As for me I can only think that two things basically define the problem with religions, whether liberal or conservative: the idea of that there is one true faith, with all others being wrong.

And second, the idea that one tradition knows the nature and mind of Deity. These ideas lead to a small group deciding for a large group of people things I believe should be decided individually, like what they think happens after death, and things like who to love and how. It also leads to shift in emphasis from what is personally fulfilling and leads to rich life for the individual and a good world for many, to a shift in thinking that the reason to do certain things is to please one's concept of Deity, to avoid punishment or receive reward (often in the afterlife).

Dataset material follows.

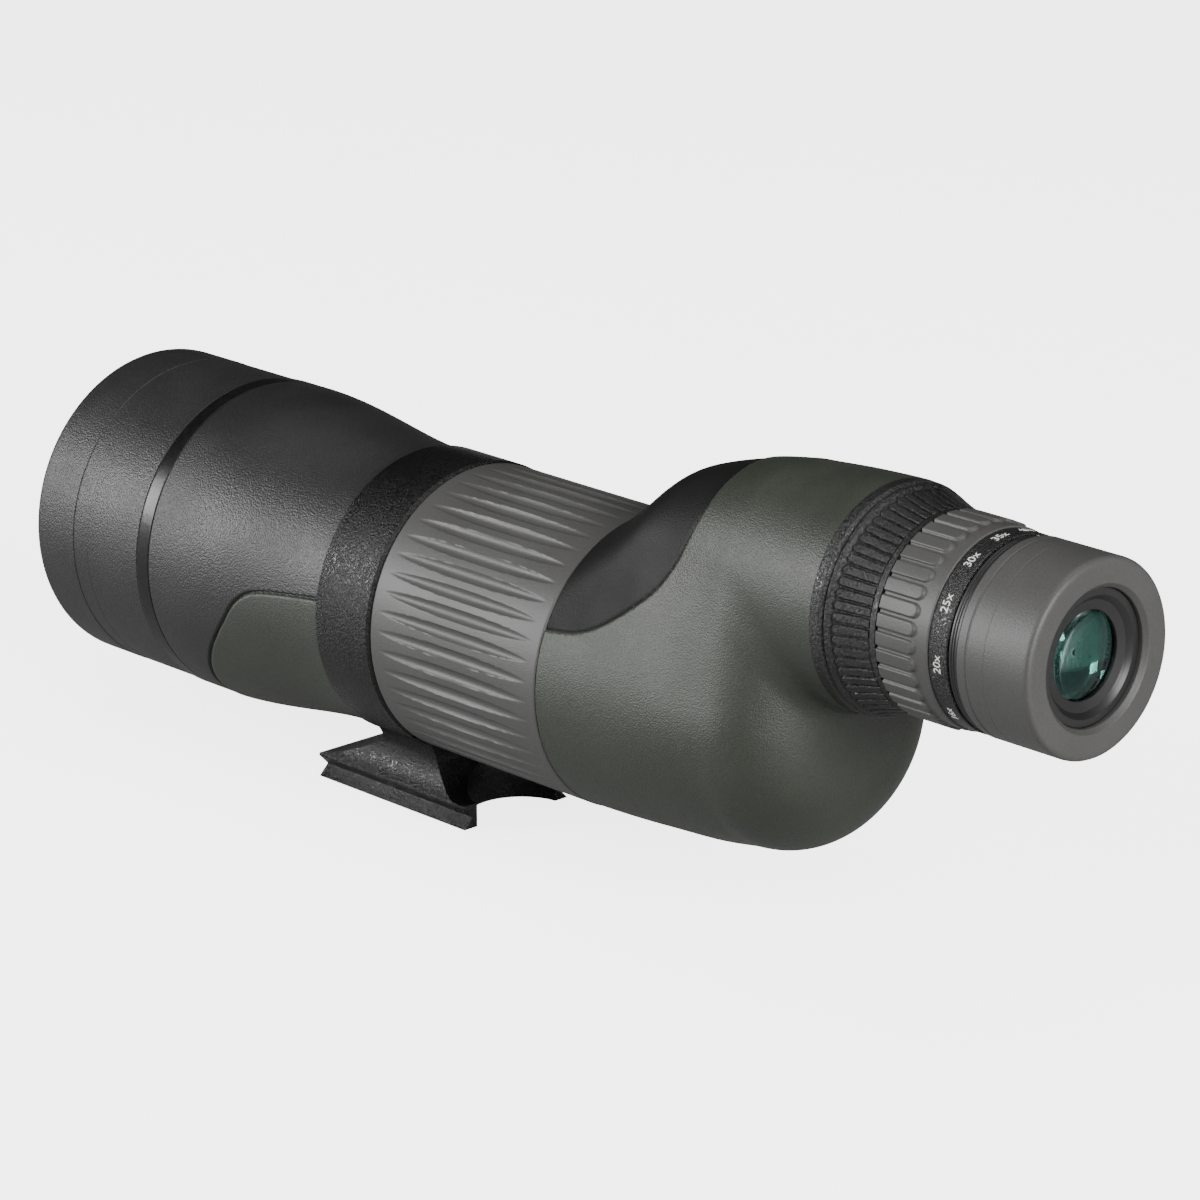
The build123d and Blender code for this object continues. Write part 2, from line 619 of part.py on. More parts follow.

It frightens me to think as Diane Baker suggests, that Reclaiming might decide on a daily spiritual practice for everyone, even if it is useful in strengthening our tradition. It begs the question what in Goddess tradition will be strengthened, and if it would be just to strengthen it after it decides for people what to do each day?

Part of what draws me to Goddess traditions is the focus on non- hierarchy but I wonder who would decide for us a practice, and based on what? On an idea of what the Goddess wants? And why would people comply? Because they want a sense of unity, or because they fear isolation from the group if they don't comply even if it doesn't suit their needs?

I think it's important that tradition serve the people who participate, that it uphold the current needs of a person or a group, that it be fluid and mutually decided upon. I fear what spontaneity, and freedom would be lost if we all synchronized our daily practice? I think we can do things for the Earth and our survival upon it in other forums without standardizing our practice. I like that we do what works for us, that we bring the individualism of our spirituality together and share it as a group.

If we were to all agree and become one in it, I fear that not only would diversity be lost, but choice, and loss of choice is ultimately the basis of fundamentalism.